Editor's Note: This story comes from David Chanatry from the NY Reporting Project at Utica College

On a rainy night in early September, more than 100 people packed a firehouse in the town of Dryden, near Ithaca, for yet another public meeting about hydro-fracking.  It was mostly an anti-fracking crowd, and Chip Northrup, a former oil company executive turned anti-fracking activist, was preaching to the choir.  

“You can’t depend on the kindness of Texans to repair your roads,” said Northup.

Dryden is one of the growing number of municipalities around the state that have passed moratoriums or outright bans on the controversial drilling method.  It takes so much machinery and so many trucks to drill and “frack” a well, the town board says it won’t mesh with the character of the place.

Town Supervisor Mary Anne Sumner says they have simply clarified existing zoning rules that forbid heavy industry.

“All our zoning since we’ve had zoning has never allowed heavy industrial uses,” sais Sumner. “We consider it to be in conflict with our quiet, rural, way of life here. So that’s the rationale. We’re allowed to regulate how our land is used. We have never allowed heavy industrial uses and we’re not gonna start now.”

The state’s environmental conservation law gives the authority to regulate the oil and gas industry to the DEC.  But Dryden and other towns are saying they’re not regulating the way the industry –operates- they’re not allowing drilling in the first place.

That’s an argument that doesn’t make sense to Henry Kramer, a co-founder of a landowners group, the Dryden Safe Energy Coalition.

“The rationale they are using is that although they do not have the right to regulate fracking in New York state, they have the right to ban it,” said Kramer. “We find that completely illogical and not in keeping with state law.”

Environmental lawyer Helen Slottje has been pushing the land use strategy,  advising dozens of communities in New York, including Dryden, that they can use zoning to keep gas drilling out.

“We use that land use authority to encourage towns to be very explicit in what they do not want,” said Slottje. “Most comprehensive plans we look at talk about preserving rural character and that people have chosen to live in these communities for very specific reasons, wanting a certain quality of life.”

Dryden’s ban is now being challenged by a Colorado company in a lawsuit that’s being closely watched around the state. Anschutz Exploration has invested $5.1 million to drill more than 22,000 acres of land here.  The company claims the environmental conservation law is on its side because of a provision saying it “supercedes” all related local laws except those regarding roads and property taxes.

The purpose of that provision, says John Holko of the Independent Oil and Gas Association of New York, was to create consistent—and tough—regulations across the state.

“One of the reasons the oil and gas law is written the way it is in New York state is because it is very technical,” said Holko. “The state has the people, personnel and knowledge to basically regulate it. To do it at a local level would be very, very difficult.”

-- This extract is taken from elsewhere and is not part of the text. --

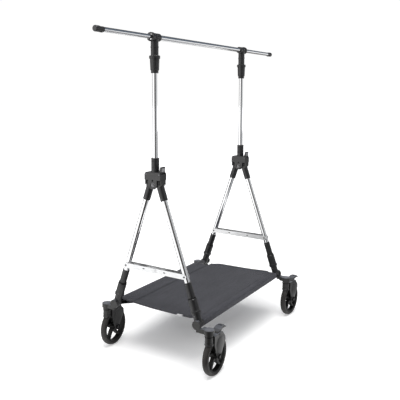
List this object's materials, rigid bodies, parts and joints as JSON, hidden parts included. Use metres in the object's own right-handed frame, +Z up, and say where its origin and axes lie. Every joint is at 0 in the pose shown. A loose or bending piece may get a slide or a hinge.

That clause may be the industry’s ticket to drill even if townspeople don’t want it.   These two competing interpretations of law seem destined for a court fight, and Anschutz and Dryden may be the test case that resolves the issue. Professor John Nolon of the Land Use Law Center at Pace University says there may be a precedent in an earlier decision about mining.

“The courts determined with regard to the extractive mining industry that similar language in the environmental conservation law did not preempt local governments from regulating the locating of gravel mines but rather their operations,” said Nolon.

That decision would make perfect sense to Helen Slottje, the lawyer advocating drilling bans based on zoning.

“What’s the point of having a comprehensive plan or zoning if an industrial site can go right next door to any house?” asks Slottje. “What’s the point of saying, we’re gonna regulate whether I can put a hair salon in my house or how big my shed is, but you can put a 5 acre wellpad next to my house?”

For its part, the DEC says that when reviewing drilling applications, it will take into account whether they’re consistent with local land use, planning and zoning laws.  No drilling permits are expected to be issued until next year at the earliest.